**Written task:**
Copy the data exactly from the line that contains "clear_scene()" through the line that contains "zip(*points))), Vector(map(max, zip(*points)))", keeping both end lines and leaving out everything else.
##### Data shown #####
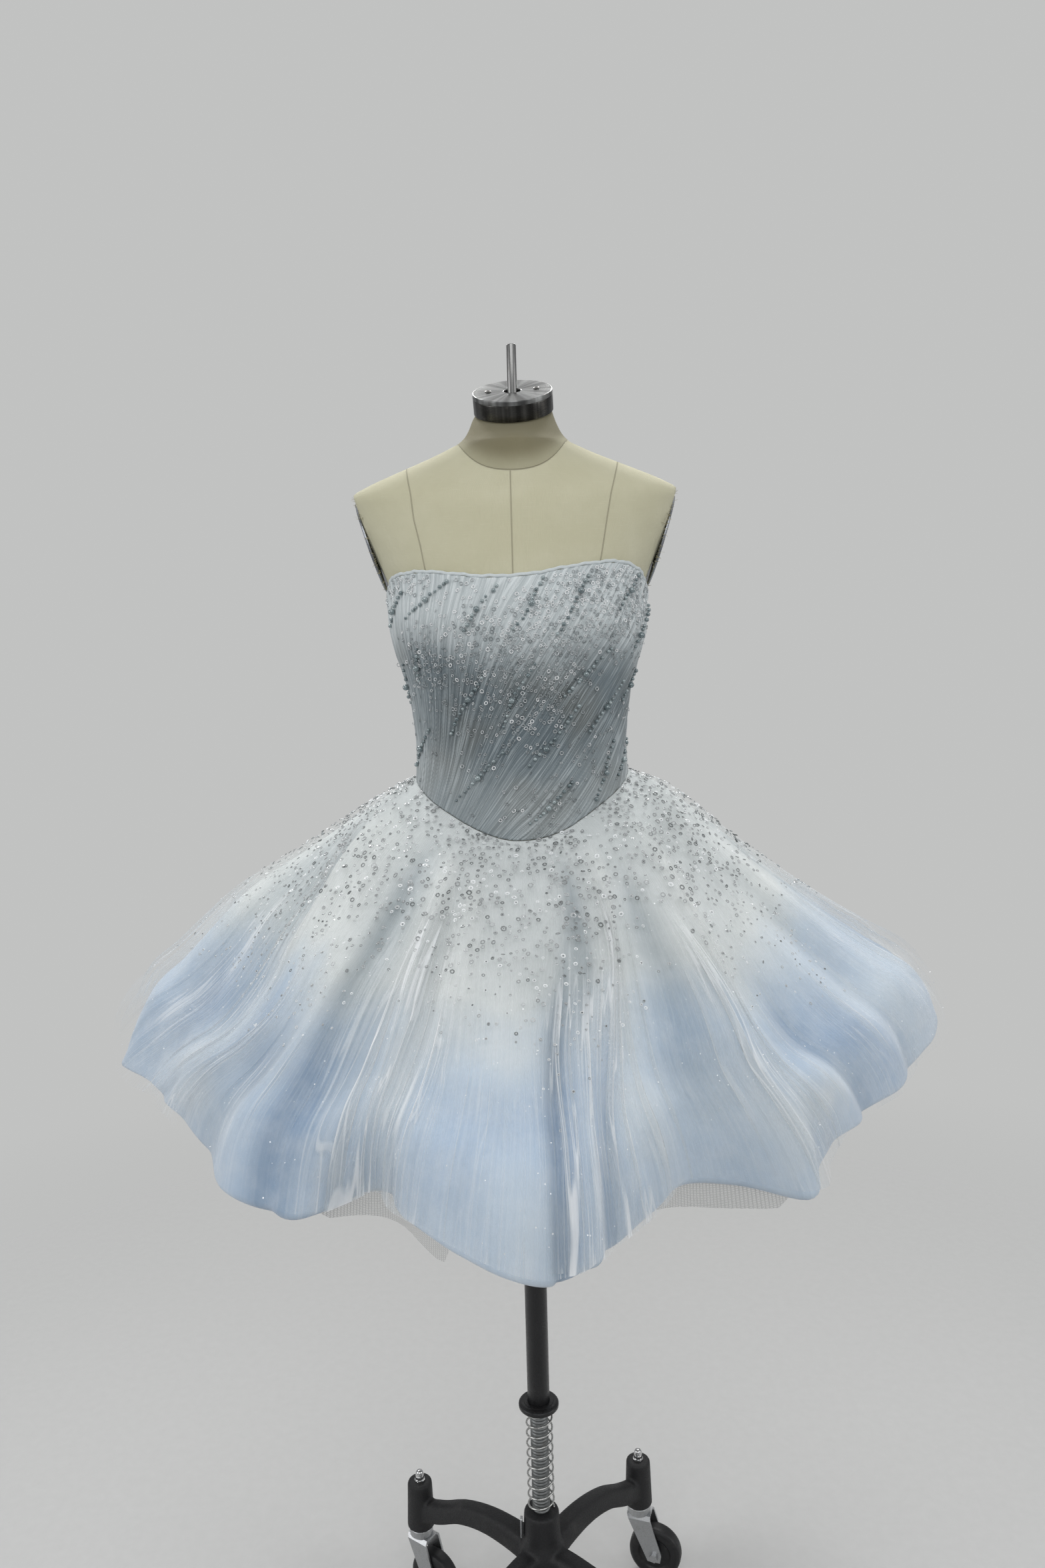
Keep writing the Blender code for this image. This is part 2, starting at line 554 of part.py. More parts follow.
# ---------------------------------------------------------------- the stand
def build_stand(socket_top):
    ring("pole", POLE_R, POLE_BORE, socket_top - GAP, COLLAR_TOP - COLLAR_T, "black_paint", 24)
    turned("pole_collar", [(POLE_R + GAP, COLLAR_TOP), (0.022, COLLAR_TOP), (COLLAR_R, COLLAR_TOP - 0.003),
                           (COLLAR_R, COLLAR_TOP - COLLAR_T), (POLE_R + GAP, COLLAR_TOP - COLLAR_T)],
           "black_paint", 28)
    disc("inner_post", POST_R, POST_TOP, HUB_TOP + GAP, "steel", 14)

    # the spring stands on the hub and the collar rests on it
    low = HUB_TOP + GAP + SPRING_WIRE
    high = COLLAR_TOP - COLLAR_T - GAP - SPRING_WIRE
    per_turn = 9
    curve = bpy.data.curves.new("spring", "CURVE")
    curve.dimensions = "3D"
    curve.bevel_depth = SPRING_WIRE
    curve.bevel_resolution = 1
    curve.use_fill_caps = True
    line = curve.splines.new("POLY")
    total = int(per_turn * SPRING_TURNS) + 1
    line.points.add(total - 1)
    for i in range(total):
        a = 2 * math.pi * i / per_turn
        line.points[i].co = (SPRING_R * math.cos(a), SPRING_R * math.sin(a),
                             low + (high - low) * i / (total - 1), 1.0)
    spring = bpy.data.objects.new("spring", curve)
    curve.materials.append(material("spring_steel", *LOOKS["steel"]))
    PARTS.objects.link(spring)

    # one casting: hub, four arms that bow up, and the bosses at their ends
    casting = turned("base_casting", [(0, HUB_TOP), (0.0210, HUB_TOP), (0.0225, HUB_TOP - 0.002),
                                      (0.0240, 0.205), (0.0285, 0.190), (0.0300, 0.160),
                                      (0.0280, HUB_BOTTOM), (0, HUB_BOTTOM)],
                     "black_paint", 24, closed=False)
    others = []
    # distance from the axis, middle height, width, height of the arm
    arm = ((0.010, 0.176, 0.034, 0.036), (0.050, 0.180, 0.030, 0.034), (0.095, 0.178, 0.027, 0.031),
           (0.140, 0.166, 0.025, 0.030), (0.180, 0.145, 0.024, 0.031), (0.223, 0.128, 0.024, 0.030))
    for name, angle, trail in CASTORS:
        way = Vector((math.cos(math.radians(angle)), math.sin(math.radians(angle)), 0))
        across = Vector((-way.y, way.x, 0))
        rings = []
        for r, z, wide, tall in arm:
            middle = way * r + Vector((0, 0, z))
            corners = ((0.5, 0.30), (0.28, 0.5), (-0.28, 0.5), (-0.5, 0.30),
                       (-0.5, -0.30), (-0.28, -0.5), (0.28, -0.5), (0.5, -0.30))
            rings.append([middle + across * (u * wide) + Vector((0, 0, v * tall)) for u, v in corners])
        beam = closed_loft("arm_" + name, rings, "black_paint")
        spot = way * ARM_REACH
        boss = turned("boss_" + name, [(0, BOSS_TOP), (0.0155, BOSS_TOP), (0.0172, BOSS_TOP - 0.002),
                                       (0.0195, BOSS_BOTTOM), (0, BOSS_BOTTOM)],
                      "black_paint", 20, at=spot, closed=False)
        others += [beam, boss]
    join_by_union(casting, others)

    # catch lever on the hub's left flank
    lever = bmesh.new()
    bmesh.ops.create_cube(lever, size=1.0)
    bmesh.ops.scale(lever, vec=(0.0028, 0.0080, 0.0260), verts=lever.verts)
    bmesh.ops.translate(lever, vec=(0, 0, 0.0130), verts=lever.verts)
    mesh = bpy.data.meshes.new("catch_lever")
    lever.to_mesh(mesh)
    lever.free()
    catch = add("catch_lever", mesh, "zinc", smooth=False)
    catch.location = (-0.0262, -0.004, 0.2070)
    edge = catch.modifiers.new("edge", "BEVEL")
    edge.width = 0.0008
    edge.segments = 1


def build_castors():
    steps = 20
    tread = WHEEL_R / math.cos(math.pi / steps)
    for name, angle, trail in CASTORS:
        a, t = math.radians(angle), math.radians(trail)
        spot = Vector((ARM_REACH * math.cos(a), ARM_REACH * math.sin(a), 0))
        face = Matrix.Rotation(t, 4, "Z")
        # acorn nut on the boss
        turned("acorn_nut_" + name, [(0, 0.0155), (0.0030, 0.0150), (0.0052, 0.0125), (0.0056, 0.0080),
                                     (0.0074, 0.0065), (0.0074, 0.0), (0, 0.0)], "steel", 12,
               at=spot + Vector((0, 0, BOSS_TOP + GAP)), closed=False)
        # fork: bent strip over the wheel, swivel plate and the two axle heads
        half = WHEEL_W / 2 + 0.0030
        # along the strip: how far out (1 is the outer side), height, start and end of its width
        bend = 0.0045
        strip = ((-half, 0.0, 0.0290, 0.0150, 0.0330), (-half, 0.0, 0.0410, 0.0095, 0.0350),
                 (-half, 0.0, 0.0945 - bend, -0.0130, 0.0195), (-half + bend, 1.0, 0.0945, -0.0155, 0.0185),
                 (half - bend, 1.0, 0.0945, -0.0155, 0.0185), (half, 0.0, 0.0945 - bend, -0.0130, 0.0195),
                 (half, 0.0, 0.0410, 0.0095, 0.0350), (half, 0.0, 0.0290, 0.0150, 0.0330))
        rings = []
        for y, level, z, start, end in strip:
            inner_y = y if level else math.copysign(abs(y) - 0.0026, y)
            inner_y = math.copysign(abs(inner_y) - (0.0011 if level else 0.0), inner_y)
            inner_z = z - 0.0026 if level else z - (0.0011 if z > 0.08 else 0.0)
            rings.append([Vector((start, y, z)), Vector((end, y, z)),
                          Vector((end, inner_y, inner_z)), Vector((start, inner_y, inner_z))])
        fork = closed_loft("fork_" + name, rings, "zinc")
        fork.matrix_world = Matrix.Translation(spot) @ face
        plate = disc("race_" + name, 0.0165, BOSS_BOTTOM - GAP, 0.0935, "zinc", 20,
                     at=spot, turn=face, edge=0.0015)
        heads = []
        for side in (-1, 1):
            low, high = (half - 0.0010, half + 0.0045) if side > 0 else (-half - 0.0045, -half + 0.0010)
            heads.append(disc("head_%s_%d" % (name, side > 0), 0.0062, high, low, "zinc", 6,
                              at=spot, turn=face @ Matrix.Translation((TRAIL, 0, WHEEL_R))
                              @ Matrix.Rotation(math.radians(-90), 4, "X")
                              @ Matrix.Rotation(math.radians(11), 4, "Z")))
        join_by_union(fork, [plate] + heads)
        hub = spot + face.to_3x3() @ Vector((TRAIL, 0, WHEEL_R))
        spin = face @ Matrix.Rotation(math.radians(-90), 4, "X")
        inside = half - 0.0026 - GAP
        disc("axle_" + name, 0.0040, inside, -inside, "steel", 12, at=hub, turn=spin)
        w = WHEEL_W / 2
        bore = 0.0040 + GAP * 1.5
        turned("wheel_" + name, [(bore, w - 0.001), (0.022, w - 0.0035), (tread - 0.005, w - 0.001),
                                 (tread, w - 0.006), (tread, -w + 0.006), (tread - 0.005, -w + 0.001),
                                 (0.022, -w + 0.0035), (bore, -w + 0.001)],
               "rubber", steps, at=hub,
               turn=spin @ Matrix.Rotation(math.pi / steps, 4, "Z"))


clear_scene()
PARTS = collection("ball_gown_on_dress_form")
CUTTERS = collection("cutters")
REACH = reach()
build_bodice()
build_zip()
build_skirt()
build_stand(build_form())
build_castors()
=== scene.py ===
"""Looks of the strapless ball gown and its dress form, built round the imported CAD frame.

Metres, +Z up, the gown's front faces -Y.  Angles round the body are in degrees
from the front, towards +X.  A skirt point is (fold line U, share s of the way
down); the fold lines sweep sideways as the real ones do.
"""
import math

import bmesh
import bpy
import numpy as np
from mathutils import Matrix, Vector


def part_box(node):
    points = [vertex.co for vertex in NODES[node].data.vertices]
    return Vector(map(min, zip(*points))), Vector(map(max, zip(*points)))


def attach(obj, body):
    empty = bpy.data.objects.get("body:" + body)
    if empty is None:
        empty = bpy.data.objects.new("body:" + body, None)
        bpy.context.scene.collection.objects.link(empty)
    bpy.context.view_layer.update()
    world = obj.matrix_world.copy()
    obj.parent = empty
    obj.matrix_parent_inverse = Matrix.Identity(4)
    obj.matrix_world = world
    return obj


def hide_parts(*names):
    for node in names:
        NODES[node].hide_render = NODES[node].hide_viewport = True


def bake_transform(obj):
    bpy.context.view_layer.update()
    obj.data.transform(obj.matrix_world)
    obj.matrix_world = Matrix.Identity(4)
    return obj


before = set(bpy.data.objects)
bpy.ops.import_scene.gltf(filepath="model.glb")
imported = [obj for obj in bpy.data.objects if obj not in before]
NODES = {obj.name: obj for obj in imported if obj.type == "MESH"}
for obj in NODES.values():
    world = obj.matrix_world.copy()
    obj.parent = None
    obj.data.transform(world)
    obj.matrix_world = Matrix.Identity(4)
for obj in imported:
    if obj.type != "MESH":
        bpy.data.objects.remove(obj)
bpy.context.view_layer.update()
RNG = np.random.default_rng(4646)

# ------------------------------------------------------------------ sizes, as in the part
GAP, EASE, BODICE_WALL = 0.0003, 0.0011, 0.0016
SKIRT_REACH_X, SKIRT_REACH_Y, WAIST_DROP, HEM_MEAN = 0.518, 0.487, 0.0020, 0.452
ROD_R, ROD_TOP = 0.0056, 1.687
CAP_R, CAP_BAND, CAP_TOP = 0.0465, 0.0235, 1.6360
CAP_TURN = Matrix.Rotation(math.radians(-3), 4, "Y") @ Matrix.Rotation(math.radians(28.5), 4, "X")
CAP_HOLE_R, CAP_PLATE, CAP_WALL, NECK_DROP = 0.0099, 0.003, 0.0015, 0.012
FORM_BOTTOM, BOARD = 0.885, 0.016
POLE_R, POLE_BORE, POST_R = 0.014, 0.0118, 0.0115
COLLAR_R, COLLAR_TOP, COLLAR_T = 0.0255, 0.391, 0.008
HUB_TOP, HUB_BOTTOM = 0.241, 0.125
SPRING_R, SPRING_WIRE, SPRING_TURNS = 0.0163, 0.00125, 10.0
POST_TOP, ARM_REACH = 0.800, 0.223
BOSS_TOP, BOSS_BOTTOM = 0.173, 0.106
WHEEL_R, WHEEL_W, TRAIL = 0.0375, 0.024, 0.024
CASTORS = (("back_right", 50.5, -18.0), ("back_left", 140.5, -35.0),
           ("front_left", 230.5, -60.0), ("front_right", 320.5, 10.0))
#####
##### Data shown #####
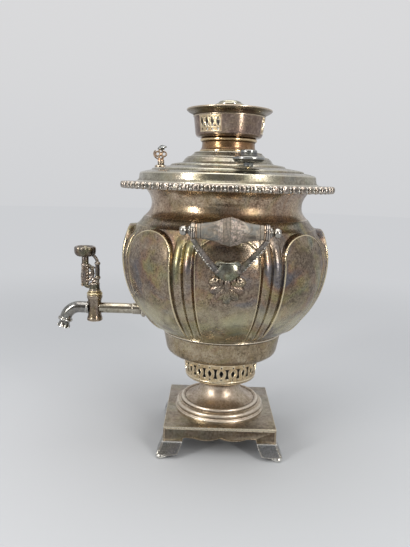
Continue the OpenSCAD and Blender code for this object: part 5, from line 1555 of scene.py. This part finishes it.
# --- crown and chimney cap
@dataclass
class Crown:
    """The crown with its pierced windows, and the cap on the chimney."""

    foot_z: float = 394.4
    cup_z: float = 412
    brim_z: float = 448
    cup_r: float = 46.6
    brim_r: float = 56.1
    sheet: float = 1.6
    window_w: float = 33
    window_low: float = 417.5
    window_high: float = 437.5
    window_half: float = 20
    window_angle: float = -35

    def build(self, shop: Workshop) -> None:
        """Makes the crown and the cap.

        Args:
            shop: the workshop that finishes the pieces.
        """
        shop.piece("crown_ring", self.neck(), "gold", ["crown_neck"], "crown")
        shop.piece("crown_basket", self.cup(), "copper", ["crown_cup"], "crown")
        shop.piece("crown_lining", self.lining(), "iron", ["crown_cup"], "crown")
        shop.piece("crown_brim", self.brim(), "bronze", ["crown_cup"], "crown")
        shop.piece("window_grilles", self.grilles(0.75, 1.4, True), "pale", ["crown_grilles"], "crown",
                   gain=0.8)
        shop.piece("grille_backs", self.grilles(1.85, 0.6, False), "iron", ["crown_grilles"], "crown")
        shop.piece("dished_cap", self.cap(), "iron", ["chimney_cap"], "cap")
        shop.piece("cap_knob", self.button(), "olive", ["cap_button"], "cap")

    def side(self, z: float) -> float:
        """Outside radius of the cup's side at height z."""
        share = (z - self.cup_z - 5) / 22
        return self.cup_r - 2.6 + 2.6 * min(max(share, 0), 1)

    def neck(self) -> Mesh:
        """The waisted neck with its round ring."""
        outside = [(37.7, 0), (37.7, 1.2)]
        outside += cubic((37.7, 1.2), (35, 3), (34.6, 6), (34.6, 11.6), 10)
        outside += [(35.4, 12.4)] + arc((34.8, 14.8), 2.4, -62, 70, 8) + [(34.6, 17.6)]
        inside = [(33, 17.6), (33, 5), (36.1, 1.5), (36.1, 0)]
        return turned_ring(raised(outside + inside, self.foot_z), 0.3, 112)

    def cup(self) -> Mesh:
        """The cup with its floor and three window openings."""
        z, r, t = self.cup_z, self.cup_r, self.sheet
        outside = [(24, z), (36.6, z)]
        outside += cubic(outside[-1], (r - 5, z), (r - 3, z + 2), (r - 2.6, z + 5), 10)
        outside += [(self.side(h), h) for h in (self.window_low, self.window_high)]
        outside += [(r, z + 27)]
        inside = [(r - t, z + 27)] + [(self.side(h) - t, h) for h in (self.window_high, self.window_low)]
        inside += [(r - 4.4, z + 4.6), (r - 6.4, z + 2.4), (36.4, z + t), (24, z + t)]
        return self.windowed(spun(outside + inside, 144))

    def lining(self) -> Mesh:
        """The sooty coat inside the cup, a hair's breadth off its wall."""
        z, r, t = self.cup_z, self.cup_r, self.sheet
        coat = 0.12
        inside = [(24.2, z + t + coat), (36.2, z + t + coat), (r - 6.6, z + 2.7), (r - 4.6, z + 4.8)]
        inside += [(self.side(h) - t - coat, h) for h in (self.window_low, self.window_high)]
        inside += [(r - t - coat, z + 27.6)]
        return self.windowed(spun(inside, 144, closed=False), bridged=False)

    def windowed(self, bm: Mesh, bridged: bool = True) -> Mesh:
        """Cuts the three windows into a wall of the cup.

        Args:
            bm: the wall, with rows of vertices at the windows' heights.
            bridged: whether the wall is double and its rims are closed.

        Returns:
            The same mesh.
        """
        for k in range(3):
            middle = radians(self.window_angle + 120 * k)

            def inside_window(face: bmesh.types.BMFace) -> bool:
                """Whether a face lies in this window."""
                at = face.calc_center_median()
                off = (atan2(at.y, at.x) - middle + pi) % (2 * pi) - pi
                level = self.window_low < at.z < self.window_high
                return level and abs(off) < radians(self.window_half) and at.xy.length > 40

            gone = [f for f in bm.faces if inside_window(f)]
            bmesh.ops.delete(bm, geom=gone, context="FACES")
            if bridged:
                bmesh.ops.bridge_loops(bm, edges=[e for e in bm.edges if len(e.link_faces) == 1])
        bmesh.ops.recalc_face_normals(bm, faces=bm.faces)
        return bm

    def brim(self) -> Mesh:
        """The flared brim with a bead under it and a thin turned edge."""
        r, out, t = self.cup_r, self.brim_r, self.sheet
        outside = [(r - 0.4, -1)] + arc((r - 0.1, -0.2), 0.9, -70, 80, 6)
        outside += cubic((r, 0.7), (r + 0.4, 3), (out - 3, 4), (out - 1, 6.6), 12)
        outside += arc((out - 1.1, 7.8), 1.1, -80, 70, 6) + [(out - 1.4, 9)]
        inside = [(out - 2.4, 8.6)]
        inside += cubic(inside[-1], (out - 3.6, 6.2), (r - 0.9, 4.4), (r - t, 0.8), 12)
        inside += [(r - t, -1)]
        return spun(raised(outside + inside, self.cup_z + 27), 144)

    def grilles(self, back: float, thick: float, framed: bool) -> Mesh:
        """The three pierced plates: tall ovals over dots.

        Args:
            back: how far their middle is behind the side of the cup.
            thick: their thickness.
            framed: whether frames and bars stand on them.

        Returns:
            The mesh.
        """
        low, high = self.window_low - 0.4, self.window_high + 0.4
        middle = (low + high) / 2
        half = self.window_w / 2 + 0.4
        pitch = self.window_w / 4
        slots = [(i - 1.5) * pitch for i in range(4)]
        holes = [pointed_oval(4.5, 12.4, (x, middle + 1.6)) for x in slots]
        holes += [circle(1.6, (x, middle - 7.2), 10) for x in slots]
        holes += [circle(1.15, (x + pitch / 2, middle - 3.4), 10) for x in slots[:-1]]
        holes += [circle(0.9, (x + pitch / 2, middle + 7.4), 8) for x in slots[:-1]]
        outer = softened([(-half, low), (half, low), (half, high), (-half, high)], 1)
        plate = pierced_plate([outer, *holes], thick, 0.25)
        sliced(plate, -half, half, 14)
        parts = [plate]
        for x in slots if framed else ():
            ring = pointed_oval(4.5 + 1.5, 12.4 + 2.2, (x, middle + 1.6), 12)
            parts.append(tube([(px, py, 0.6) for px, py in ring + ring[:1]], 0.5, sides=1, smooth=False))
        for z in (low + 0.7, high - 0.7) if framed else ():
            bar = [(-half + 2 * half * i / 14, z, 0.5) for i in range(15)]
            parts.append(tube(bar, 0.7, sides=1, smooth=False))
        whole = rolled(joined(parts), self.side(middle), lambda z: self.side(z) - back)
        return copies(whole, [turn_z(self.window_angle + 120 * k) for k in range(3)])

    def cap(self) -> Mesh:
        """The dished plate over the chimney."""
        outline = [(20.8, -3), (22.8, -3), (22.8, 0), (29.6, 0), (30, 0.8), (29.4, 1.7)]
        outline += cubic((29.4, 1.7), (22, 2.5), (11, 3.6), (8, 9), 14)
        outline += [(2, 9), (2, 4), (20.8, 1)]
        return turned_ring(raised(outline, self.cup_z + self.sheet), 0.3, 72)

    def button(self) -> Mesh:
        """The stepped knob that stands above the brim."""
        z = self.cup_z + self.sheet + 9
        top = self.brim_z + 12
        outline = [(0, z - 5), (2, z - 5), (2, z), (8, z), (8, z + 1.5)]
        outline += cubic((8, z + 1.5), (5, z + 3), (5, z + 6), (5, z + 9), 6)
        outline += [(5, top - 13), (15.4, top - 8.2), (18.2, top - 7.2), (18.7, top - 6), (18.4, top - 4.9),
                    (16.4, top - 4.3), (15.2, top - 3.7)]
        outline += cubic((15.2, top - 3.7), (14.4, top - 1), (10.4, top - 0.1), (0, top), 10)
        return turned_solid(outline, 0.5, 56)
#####
**Finished task:**
clear_scene()
PARTS = collection("ball_gown_on_dress_form")
CUTTERS = collection("cutters")
REACH = reach()
build_bodice()
build_zip()
build_skirt()
build_stand(build_form())
build_castors()
=== scene.py ===
"""Looks of the strapless ball gown and its dress form, built round the imported CAD frame.

Metres, +Z up, the gown's front faces -Y.  Angles round the body are in degrees
from the front, towards +X.  A skirt point is (fold line U, share s of the way
down); the fold lines sweep sideways as the real ones do.
"""
import math

import bmesh
import bpy
import numpy as np
from mathutils import Matrix, Vector


def part_box(node):
    points = [vertex.co for vertex in NODES[node].data.vertices]
    return Vector(map(min, zip(*points))), Vector(map(max, zip(*points)))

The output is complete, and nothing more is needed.